Belirtilmesini önemli gördüğüm diğer bir husus da şudur; VAN'daki depremzedeler için yardım yapılırken devletin yapması gerekenlere dikkat edip, özellikle mağdur olan halka yardımların yapılması gerektiğidir. Örneğin, okul, hastahane ve yol gibi ihtiyaçlar zatten devletin gecikmeden yapması ve yapacağı görevlerdir. Oradaki insanların temel ihtiyacı, bir süreye kadar barınma, yiyecek, giyecek, sağlık (ilaç ve doktor masrafları) gibi temel gereksinimlerdir. Yardım yapılırken bunlara dikkat edilmesi çok önemlidir. Ancak takkip ettiğimiz kadarıyla, örneğin TV kanallarının ortaklaşa düzenledikleri yardım gecesinde, bazı iş adamları ve sanatçılar özellikle okul ve hastahane yapmak istediklerini belirtmişlerdir. Halbuki okul ve hastahane yapımı devletin görevidir, bunun için milletten de vergi toplanmaktadır.
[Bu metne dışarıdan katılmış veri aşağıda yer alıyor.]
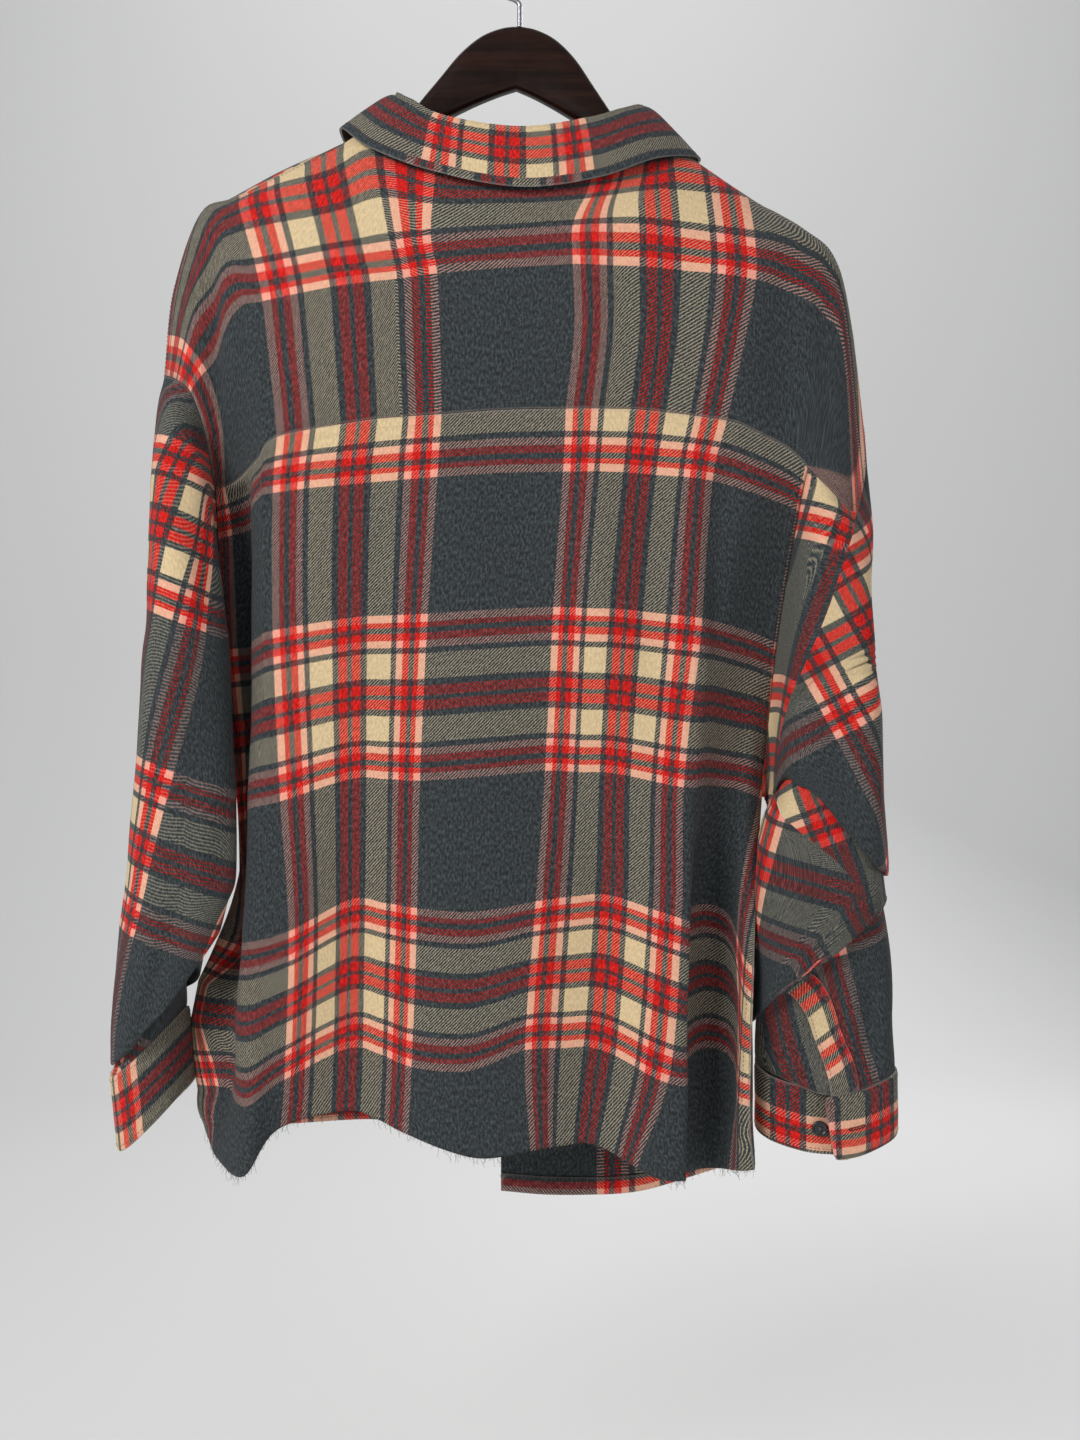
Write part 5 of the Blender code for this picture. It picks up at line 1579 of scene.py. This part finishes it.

Yanlış gördüğüm diğer bir husus da ; deprem nedeniyle VAN  halkına yardım etmenin amacının tamamen siyasi olduğunu ima eden bazı yaklaşımların ortaya çıkmış olmasıdır. TV ekranlarında VAN’a yardım konusu konuşulurken hemen lafın arasına “ terörü lanetliyoruz “ sözcüklerin sıkıştırılması da üzücü olmuştur, olmaya devam ediyor. Hatta bazıları daha da ileri giderek, yapılan yardımlar sayesinde bölge halkı artık çocuklarını dağa göndermeyecek biçiminde sözleri bile sarfetmişlerdir. Bu yaklaşımlar gerçekten insani görevini yapmak isteyenlerin yaptıkları görevlerin üzerine de gölge düşürmektedir. Kürtlerin özgürlük mücadelesi ile deprem ve depremzedelere yardım etme arasında bağ kuranların etik bir sorun yaşadıklarına inanıyorum. Dolayısıyla bu noktada, ister Kürt veya Türk olsun, herkesin diline dikkat etmesi çok önemlidir . Samimi olarak VAN depremzedelerine yardım yapan Türkiye’ye yazık edilmemelidir.
VAN depreminde gösterilen duyarlılığın siyasi etkileri de olacaktır elbette. Bunun Kürt ve Türk kardeşliğinin daha da pekişmesine de etkisi olmayacak değildir. Hepimizin temenisi de budur.